_What the exercise asks:_
Set down the material below in full, matching it exactly.

_Data excerpt:_

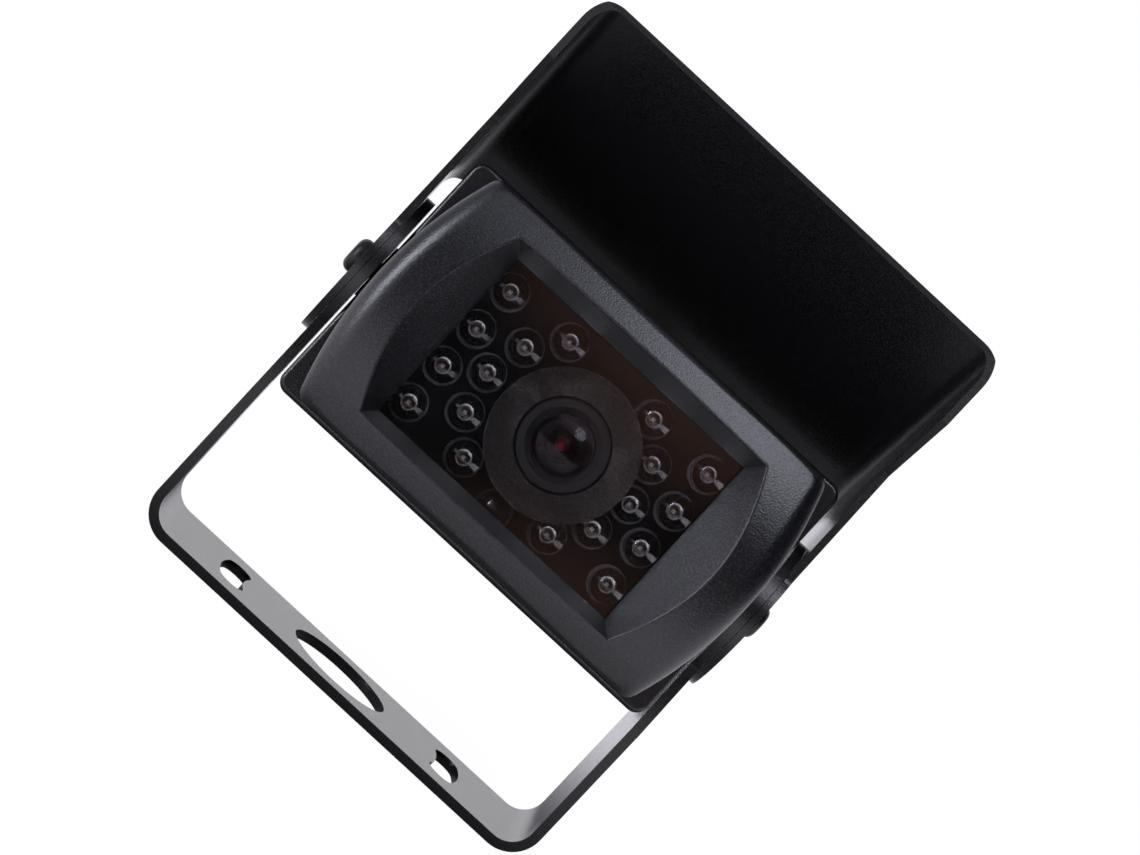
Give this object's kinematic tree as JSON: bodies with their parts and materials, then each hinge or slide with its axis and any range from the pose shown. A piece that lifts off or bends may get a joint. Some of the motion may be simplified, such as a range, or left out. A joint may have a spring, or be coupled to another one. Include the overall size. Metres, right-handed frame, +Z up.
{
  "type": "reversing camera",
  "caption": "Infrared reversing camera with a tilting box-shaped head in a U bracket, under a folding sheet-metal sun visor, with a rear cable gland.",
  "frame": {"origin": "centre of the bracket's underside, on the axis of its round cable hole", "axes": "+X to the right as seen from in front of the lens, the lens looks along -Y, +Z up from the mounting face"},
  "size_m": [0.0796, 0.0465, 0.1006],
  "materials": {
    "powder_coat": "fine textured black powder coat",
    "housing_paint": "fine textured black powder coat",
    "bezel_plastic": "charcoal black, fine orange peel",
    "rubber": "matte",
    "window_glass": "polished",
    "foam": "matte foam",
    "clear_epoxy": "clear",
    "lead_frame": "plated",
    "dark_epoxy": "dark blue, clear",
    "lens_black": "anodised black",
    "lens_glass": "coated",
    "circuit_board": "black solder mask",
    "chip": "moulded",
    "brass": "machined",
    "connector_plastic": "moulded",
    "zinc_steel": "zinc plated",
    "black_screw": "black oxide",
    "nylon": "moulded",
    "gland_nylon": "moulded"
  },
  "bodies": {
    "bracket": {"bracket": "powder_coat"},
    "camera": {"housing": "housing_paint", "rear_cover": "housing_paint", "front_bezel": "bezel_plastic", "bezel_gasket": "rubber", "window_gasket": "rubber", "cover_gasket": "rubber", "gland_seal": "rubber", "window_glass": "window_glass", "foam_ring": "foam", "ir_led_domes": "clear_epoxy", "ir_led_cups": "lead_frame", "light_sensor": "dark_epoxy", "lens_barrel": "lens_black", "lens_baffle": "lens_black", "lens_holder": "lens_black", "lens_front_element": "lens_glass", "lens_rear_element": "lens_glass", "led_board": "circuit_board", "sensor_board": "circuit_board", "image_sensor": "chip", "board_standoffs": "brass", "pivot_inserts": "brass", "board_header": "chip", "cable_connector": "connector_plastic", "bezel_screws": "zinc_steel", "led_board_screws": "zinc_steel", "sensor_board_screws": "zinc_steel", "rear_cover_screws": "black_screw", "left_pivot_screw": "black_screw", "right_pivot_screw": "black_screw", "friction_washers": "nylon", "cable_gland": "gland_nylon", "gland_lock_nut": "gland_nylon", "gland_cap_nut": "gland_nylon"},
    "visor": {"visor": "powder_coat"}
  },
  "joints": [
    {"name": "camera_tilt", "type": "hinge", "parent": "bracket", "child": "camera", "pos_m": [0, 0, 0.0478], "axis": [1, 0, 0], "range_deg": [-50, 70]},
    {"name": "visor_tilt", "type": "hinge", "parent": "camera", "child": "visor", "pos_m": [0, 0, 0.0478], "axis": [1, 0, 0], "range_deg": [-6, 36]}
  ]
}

_Response below:_
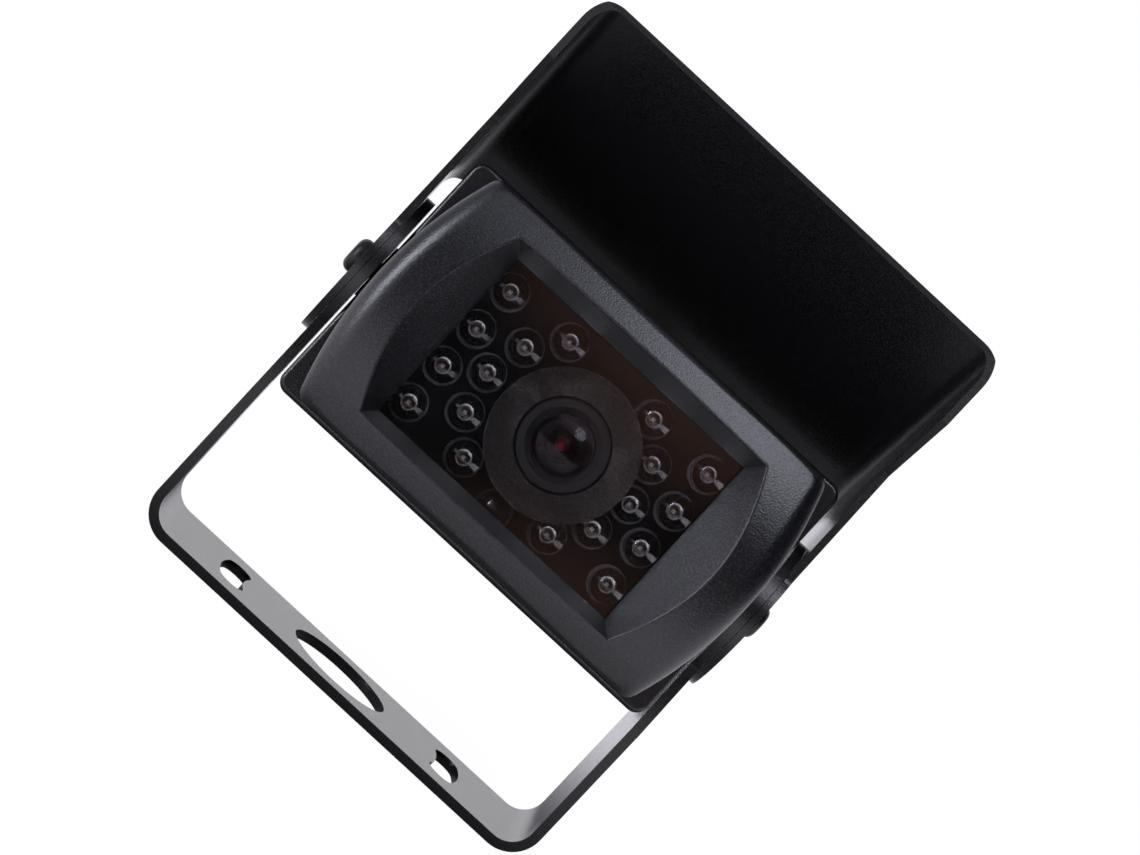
Give this object's kinematic tree as JSON: bodies with their parts and materials, then each hinge or slide with its axis and any range from the pose shown. A piece that lifts off or bends may get a joint. Some of the motion may be simplified, such as a range, or left out. A joint may have a spring, or be coupled to another one. Include the overall size. Metres, right-handed frame, +Z up.
{
  "type": "reversing camera",
  "caption": "Infrared reversing camera with a tilting box-shaped head in a U bracket, under a folding sheet-metal sun visor, with a rear cable gland.",
  "frame": {"origin": "centre of the bracket's underside, on the axis of its round cable hole", "axes": "+X to the right as seen from in front of the lens, the lens looks along -Y, +Z up from the mounting face"},
  "size_m": [0.0796, 0.0465, 0.1006],
  "materials": {
    "powder_coat": "fine textured black powder coat",
    "housing_paint": "fine textured black powder coat",
    "bezel_plastic": "charcoal black, fine orange peel",
    "rubber": "matte",
    "window_glass": "polished",
    "foam": "matte foam",
    "clear_epoxy": "clear",
    "lead_frame": "plated",
    "dark_epoxy": "dark blue, clear",
    "lens_black": "anodised black",
    "lens_glass": "coated",
    "circuit_board": "black solder mask",
    "chip": "moulded",
    "brass": "machined",
    "connector_plastic": "moulded",
    "zinc_steel": "zinc plated",
    "black_screw": "black oxide",
    "nylon": "moulded",
    "gland_nylon": "moulded"
  },
  "bodies": {
    "bracket": {"bracket": "powder_coat"},
    "camera": {"housing": "housing_paint", "rear_cover": "housing_paint", "front_bezel": "bezel_plastic", "bezel_gasket": "rubber", "window_gasket": "rubber", "cover_gasket": "rubber", "gland_seal": "rubber", "window_glass": "window_glass", "foam_ring": "foam", "ir_led_domes": "clear_epoxy", "ir_led_cups": "lead_frame", "light_sensor": "dark_epoxy", "lens_barrel": "lens_black", "lens_baffle": "lens_black", "lens_holder": "lens_black", "lens_front_element": "lens_glass", "lens_rear_element": "lens_glass", "led_board": "circuit_board", "sensor_board": "circuit_board", "image_sensor": "chip", "board_standoffs": "brass", "pivot_inserts": "brass", "board_header": "chip", "cable_connector": "connector_plastic", "bezel_screws": "zinc_steel", "led_board_screws": "zinc_steel", "sensor_board_screws": "zinc_steel", "rear_cover_screws": "black_screw", "left_pivot_screw": "black_screw", "right_pivot_screw": "black_screw", "friction_washers": "nylon", "cable_gland": "gland_nylon", "gland_lock_nut": "gland_nylon", "gland_cap_nut": "gland_nylon"},
    "visor": {"visor": "powder_coat"}
  },
  "joints": [
    {"name": "camera_tilt", "type": "hinge", "parent": "bracket", "child": "camera", "pos_m": [0, 0, 0.0478], "axis": [1, 0, 0], "range_deg": [-50, 70]},
    {"name": "visor_tilt", "type": "hinge", "parent": "camera", "child": "visor", "pos_m": [0, 0, 0.0478], "axis": [1, 0, 0], "range_deg": [-6, 36]}
  ]
}